Entries from a dataset:
--- START ---

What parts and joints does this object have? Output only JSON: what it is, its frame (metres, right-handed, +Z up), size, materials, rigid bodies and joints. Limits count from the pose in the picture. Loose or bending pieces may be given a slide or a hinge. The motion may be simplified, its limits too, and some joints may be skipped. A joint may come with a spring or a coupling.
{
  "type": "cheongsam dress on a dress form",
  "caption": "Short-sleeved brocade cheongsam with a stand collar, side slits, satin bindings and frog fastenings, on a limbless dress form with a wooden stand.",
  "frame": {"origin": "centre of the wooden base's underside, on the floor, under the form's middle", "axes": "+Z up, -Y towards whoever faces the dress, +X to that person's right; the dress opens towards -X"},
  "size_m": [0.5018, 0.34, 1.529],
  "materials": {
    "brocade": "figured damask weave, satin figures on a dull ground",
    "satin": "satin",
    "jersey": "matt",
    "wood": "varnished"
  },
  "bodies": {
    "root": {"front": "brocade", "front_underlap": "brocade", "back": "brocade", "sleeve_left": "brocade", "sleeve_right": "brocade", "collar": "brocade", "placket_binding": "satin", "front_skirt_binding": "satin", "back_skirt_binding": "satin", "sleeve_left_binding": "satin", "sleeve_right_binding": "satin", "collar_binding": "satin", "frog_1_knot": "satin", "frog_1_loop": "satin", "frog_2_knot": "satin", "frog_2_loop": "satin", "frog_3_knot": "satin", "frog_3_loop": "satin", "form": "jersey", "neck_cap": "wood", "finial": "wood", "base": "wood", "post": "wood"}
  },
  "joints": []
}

--- END ---
--- START ---

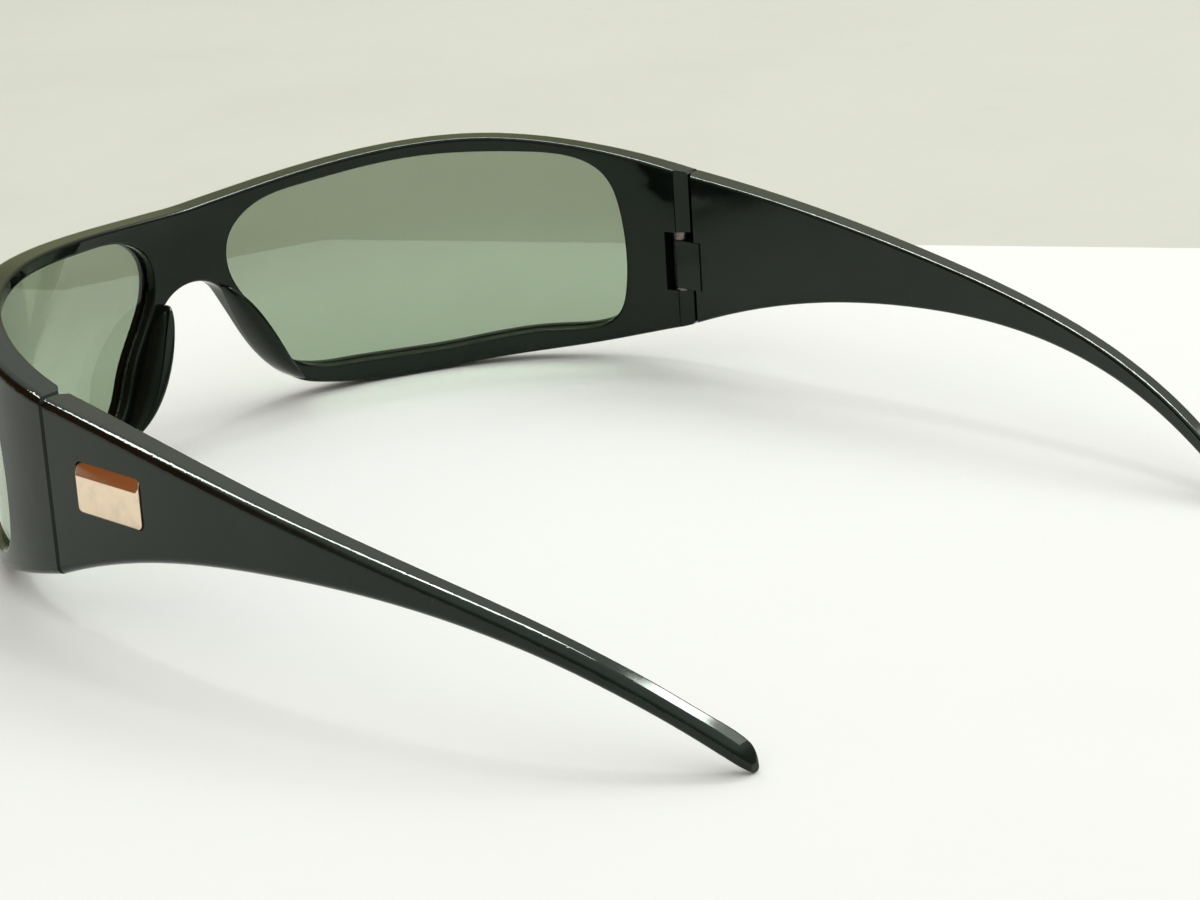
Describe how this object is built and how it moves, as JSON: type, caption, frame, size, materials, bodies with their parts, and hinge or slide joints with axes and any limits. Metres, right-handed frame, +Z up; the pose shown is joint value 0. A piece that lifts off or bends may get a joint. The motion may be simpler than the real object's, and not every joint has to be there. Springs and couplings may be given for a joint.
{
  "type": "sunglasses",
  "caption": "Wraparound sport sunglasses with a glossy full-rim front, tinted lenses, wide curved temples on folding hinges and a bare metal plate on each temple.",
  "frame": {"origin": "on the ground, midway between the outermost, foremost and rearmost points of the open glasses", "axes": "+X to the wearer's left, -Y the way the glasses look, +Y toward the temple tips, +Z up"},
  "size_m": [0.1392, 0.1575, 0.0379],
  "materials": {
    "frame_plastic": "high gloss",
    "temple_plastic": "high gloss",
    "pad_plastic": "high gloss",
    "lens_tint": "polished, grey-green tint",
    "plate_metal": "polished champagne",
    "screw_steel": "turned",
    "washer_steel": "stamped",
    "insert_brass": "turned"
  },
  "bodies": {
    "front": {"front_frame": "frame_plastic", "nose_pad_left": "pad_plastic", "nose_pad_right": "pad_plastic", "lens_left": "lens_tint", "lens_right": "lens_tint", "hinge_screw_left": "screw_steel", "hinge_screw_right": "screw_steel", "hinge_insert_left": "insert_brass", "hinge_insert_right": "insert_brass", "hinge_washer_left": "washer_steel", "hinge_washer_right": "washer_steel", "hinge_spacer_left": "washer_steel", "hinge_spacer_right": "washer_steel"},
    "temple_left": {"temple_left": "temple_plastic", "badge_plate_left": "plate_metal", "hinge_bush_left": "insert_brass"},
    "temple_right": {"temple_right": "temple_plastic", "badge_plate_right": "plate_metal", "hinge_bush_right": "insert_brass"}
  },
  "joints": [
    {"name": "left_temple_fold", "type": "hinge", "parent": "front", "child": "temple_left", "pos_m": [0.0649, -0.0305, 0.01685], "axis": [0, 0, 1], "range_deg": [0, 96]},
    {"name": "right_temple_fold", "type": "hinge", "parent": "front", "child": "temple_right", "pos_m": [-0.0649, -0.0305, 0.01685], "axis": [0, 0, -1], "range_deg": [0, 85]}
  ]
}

--- END ---
--- START ---

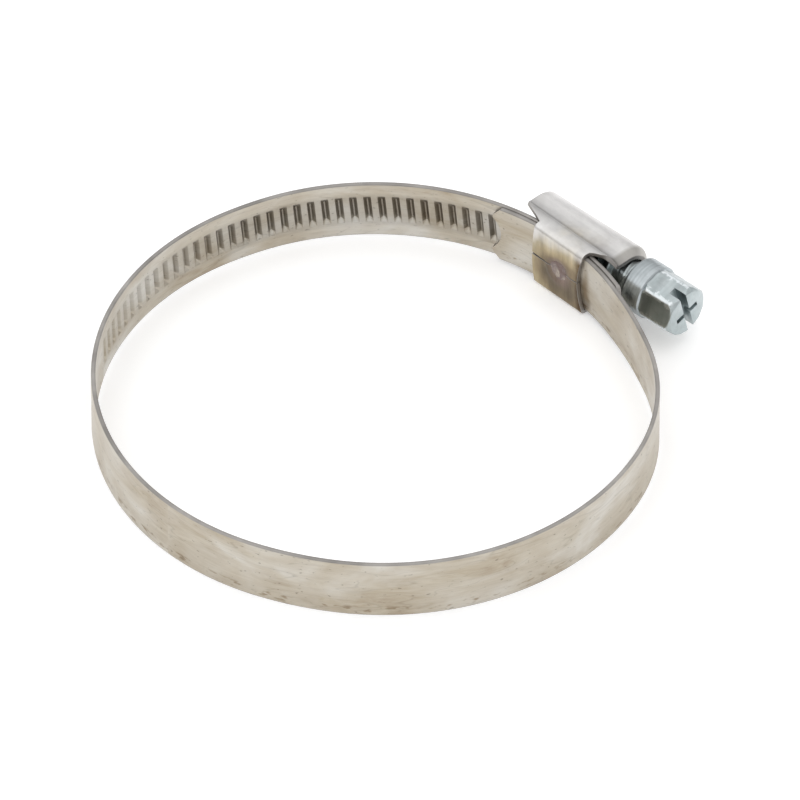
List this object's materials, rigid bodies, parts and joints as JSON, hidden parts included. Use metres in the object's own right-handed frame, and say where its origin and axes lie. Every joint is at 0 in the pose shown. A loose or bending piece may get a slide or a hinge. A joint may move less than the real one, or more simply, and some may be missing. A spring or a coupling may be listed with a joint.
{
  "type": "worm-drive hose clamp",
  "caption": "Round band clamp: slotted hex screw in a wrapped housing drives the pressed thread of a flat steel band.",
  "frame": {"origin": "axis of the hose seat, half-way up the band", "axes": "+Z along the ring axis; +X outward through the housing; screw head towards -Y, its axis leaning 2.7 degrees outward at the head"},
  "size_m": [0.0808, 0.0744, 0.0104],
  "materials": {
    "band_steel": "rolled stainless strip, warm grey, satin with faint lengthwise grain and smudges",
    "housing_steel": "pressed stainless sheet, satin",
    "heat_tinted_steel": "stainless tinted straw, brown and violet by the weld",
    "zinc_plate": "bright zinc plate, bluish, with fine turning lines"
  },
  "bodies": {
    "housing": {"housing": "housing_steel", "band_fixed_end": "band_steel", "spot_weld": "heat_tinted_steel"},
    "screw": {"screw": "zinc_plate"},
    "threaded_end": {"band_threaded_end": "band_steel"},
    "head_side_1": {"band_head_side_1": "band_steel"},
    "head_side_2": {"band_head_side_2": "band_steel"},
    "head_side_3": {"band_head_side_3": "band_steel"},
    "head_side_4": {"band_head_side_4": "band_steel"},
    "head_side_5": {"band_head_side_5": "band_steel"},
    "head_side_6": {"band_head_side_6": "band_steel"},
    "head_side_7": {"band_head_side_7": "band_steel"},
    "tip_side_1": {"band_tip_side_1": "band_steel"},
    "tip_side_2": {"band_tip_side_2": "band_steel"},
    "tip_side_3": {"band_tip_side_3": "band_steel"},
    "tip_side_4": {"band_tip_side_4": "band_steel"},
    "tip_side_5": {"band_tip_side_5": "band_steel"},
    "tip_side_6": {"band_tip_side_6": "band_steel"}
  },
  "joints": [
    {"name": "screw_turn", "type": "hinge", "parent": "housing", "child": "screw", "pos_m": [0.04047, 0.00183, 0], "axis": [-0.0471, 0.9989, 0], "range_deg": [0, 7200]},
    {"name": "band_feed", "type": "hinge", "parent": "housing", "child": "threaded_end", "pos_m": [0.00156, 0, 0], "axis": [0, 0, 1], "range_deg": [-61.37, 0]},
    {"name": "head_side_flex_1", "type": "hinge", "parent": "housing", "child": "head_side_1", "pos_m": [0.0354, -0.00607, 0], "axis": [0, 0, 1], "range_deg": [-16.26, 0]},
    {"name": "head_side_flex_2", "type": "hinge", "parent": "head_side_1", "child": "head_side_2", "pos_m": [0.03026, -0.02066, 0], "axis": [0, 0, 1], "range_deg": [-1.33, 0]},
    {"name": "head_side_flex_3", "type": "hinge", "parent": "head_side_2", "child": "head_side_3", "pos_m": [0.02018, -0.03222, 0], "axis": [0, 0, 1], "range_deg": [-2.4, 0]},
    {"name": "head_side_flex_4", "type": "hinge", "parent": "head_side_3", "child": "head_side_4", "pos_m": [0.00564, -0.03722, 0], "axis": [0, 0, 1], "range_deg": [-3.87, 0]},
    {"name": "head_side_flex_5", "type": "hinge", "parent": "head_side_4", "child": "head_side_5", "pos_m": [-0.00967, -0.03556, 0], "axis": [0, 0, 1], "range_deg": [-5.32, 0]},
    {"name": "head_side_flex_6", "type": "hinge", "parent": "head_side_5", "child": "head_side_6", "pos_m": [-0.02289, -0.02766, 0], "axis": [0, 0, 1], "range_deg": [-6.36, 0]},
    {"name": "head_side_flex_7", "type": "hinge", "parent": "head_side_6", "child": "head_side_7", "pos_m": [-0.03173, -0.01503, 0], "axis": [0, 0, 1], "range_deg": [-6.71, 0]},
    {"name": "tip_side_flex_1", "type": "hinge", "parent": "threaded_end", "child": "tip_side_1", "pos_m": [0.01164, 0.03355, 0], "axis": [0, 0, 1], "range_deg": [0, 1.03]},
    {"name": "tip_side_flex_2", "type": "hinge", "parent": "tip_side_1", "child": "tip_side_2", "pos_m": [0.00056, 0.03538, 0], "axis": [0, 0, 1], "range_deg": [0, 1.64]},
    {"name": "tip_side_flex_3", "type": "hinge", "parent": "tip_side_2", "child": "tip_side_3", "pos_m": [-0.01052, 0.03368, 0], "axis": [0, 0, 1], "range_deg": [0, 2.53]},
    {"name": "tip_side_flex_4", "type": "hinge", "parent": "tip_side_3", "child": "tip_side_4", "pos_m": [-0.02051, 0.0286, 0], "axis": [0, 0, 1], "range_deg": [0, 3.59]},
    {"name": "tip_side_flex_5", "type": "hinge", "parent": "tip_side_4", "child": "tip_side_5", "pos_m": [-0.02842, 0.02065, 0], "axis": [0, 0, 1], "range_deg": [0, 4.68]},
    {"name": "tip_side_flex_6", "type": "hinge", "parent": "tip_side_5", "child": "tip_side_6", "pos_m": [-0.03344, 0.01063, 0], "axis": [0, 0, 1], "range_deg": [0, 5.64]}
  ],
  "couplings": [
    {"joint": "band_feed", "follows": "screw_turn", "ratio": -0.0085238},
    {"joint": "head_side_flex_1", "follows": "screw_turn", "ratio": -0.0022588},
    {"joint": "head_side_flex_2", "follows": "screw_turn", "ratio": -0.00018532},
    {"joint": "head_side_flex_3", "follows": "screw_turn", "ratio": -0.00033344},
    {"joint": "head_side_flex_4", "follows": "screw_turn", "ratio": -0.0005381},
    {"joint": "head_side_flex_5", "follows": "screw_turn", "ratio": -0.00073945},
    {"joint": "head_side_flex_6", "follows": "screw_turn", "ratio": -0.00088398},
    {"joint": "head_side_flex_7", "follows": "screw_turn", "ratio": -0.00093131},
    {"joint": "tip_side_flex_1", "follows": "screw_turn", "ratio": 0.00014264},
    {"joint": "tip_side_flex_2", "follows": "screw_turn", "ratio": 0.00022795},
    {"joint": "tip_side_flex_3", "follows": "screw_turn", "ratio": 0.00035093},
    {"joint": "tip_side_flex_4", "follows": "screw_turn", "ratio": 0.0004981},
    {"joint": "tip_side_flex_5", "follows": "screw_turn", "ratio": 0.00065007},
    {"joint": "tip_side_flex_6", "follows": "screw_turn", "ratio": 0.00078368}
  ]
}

--- END ---

Task directions:
Pick out each line containing "joints" and report it.

Output for this exercise:
What parts and joints does this object have? Output only JSON: what it is, its frame (metres, right-handed, +Z up), size, materials, rigid bodies and joints. Limits count from the pose in the picture. Loose or bending pieces may be given a slide or a hinge. The motion may be simplified, its limits too, and some joints may be skipped. A joint may come with a spring or a coupling.
  "joints": []
Describe how this object is built and how it moves, as JSON: type, caption, frame, size, materials, bodies with their parts, and hinge or slide joints with axes and any limits. Metres, right-handed frame, +Z up; the pose shown is joint value 0. A piece that lifts off or bends may get a joint. The motion may be simpler than the real object's, and not every joint has to be there. Springs and couplings may be given for a joint.
  "joints": [
List this object's materials, rigid bodies, parts and joints as JSON, hidden parts included. Use metres in the object's own right-handed frame, and say where its origin and axes lie. Every joint is at 0 in the pose shown. A loose or bending piece may get a slide or a hinge. A joint may move less than the real one, or more simply, and some may be missing. A spring or a coupling may be listed with a joint.
  "joints": [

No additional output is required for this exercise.